- [Given entries]:
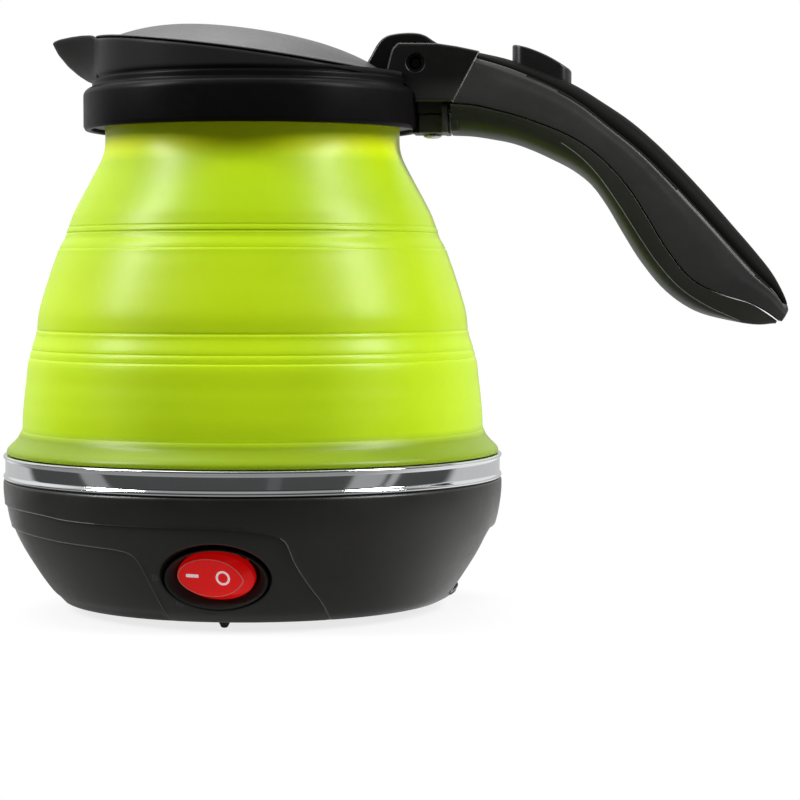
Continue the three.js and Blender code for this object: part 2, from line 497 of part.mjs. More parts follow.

--

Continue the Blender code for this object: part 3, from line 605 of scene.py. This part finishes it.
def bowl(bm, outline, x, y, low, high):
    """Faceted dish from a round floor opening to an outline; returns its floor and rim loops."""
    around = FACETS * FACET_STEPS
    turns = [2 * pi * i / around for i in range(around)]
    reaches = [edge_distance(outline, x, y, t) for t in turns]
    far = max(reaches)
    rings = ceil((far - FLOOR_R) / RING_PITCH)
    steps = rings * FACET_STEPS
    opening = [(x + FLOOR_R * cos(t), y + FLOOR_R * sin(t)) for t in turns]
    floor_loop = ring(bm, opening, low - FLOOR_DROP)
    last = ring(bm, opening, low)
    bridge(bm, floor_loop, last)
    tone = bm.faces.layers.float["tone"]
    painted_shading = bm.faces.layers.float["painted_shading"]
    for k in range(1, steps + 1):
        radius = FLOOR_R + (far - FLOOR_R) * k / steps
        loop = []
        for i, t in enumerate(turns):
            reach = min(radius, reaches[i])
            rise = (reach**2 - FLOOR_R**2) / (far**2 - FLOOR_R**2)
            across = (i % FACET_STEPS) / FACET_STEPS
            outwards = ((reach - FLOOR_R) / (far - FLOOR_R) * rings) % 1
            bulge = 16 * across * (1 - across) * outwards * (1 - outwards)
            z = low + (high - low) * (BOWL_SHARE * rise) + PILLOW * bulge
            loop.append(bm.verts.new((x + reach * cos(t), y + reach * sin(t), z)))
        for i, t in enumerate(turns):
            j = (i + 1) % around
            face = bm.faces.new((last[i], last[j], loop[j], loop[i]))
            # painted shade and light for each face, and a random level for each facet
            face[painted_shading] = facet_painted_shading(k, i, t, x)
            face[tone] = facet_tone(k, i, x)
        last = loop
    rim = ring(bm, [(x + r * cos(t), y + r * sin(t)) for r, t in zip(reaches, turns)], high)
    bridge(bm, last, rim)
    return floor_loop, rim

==

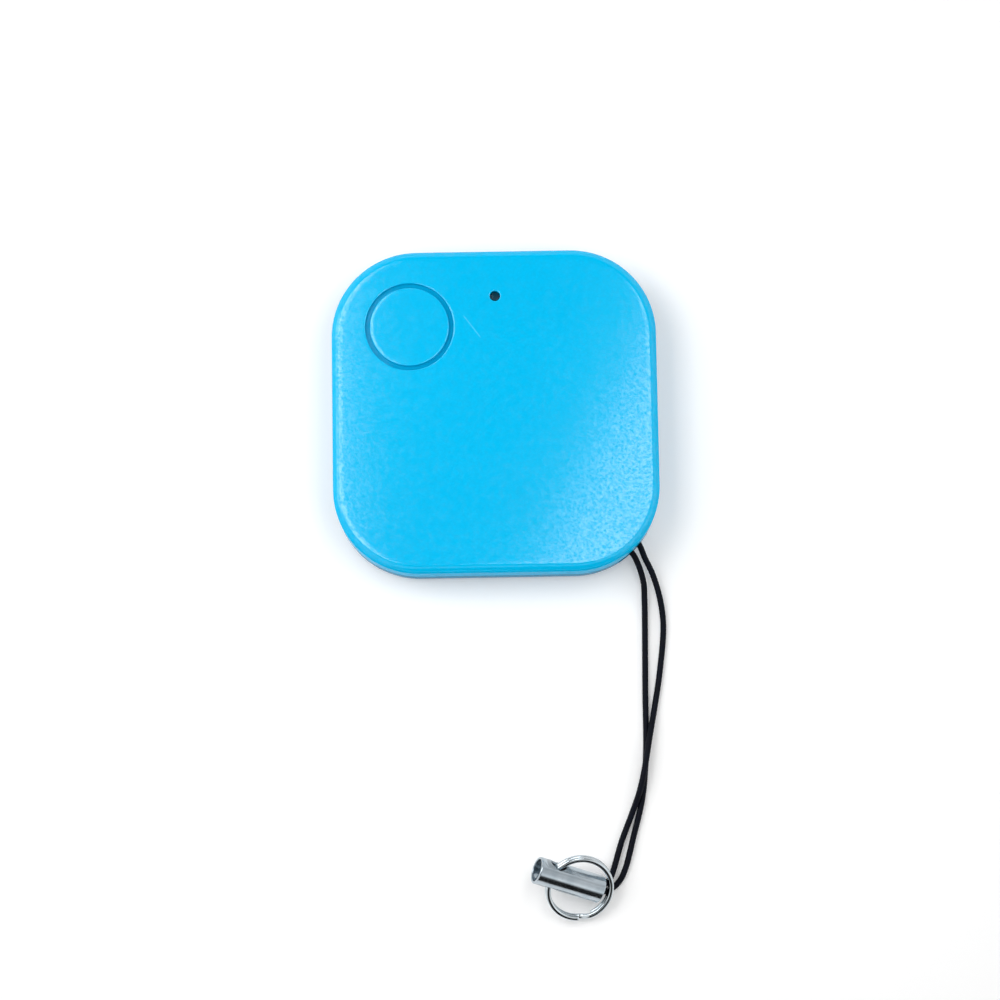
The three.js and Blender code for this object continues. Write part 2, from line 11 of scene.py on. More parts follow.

- [What to do]:
What is the number of lines in the records that contain "follow"? Give that number only.

- [Answer to the exercise]:
2